On the other hand, the stability and synchronization of FMNN without time delay have been deeply studied such as in [33]. However, in hardware implementation of neural networks, time delay is unavoidable owing to the finite switching speeds of the amplifiers. And it will cause instability, oscillation and chaos phenomena of systems. So the investigation for stability and synchronization of FMNN cannot be independent on the time delay.

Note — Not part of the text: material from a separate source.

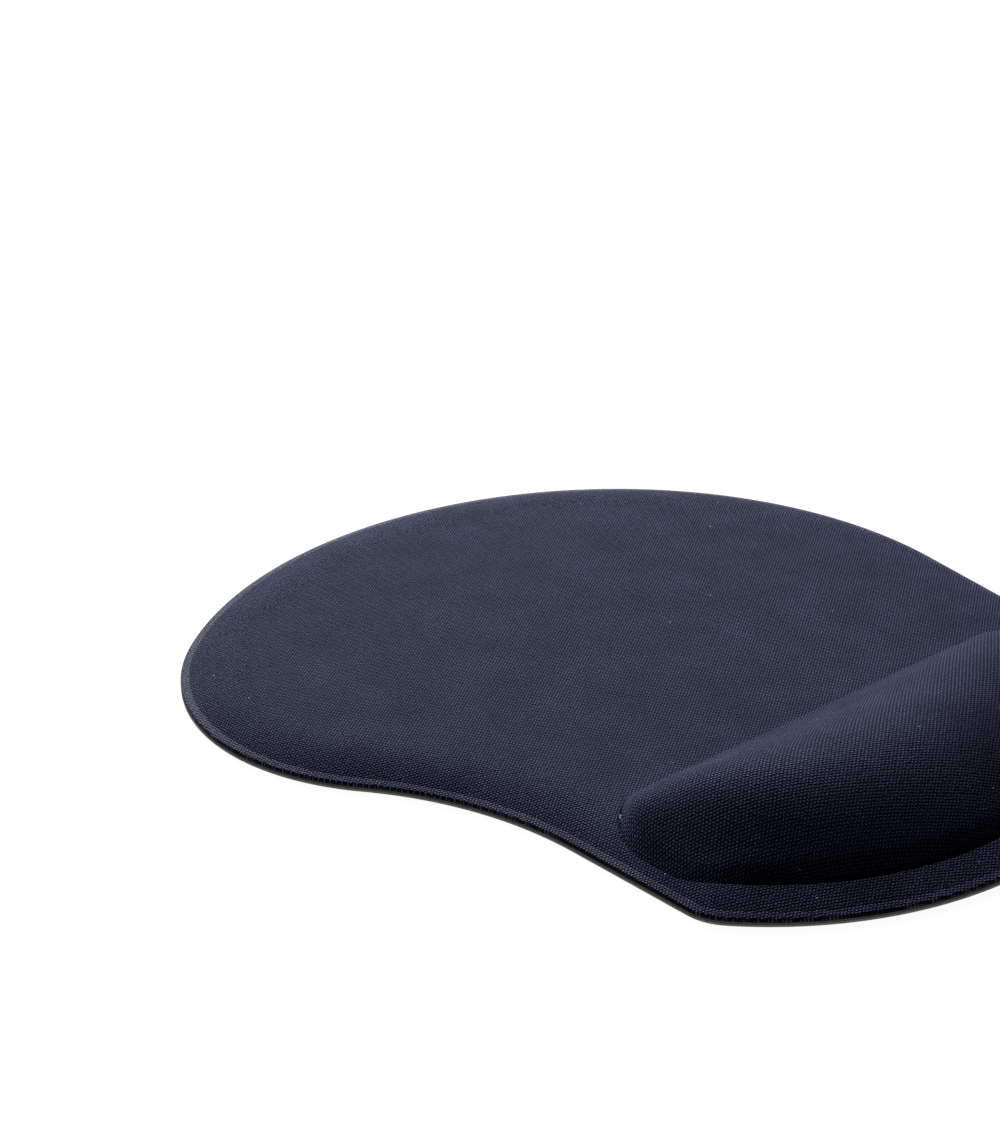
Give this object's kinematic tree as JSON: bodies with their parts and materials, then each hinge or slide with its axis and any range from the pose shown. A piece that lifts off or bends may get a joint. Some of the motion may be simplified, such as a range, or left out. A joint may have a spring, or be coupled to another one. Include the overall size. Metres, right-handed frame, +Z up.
{
  "type": "mouse pad with wrist rest",
  "caption": "Rounded mouse pad with a built-in padded gel wrist rest, covered in dark navy stretch knit over a foam mat and a non-slip base.",
  "frame": {"origin": "middle of the pad's plan, on the surface that it rests on", "axes": "+Z up, +Y away from the user, +X to the user's right"},
  "size_m": [0.218, 0.2434, 0.0191],
  "materials": {
    "knit": "fine stretch knit with a soft sheen, dark navy",
    "bonding_film": "thin dark hot-melt film",
    "foam": "fine closed-cell foam, grey-beige",
    "gel_film": "smooth clear film",
    "gel": "soft translucent gel",
    "base": "matt, with a fine grid of grip bumps, light beige"
  },
  "bodies": {
    "root": {"non_slip_base": "base", "base_bonding_film": "bonding_film", "foam_mat": "foam", "gel_bottom_film": "gel_film", "gel_core": "gel", "gel_top_film": "gel_film", "cover_bonding_film": "bonding_film", "knit_cover": "knit"}
  },
  "joints": []
}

Motivated by the above discussion, this paper studies the exponential synchronization of FMNN with time-varying delays. The main contributions of this paper can be listed as follow. (1) This is the first attempt to achieve exponential synchronization of FMNN with time-varying delays by employing a simple linear error feedback controller. (2) The sufficient condition for exponential synchronization of FMNN with time delays is obtained based on comparison principle instead of the traditional Lyapunov theory. (3) Some previous research results of exponential synchronization for integer-order memristor-based system are the special cases of our results. Furthermore, some numerical examples are given to demonstrate the effectiveness and correctness of the main results.

The rest of this paper is organized as follows. Preliminaries including the introduction of Caputo fractional-order derivative, model description, assumptions, definitions and lemmas are presented in Section 2. Section 3 introduces the sufficient condition for exponential synchronization of the FMNN. In Section4, the numerical simulations are presented. Section5 gives the conclusion of this paper.

II. PRELIMINARIES

Compared to the integer-order derivatives, we know the distinct advantage of Caputo derivative is that it only requires initial conditions from the Laplace transform of fractional derivative, and it can represent well-understood features of physical situations and making it more applicable to real world problems [36]. So in the rest of this paper, we apply the Caputo fractional-order derivative for the fractional-order memristor-based neural networks (FMNN) and investigate the exponential synchronization of FMNN.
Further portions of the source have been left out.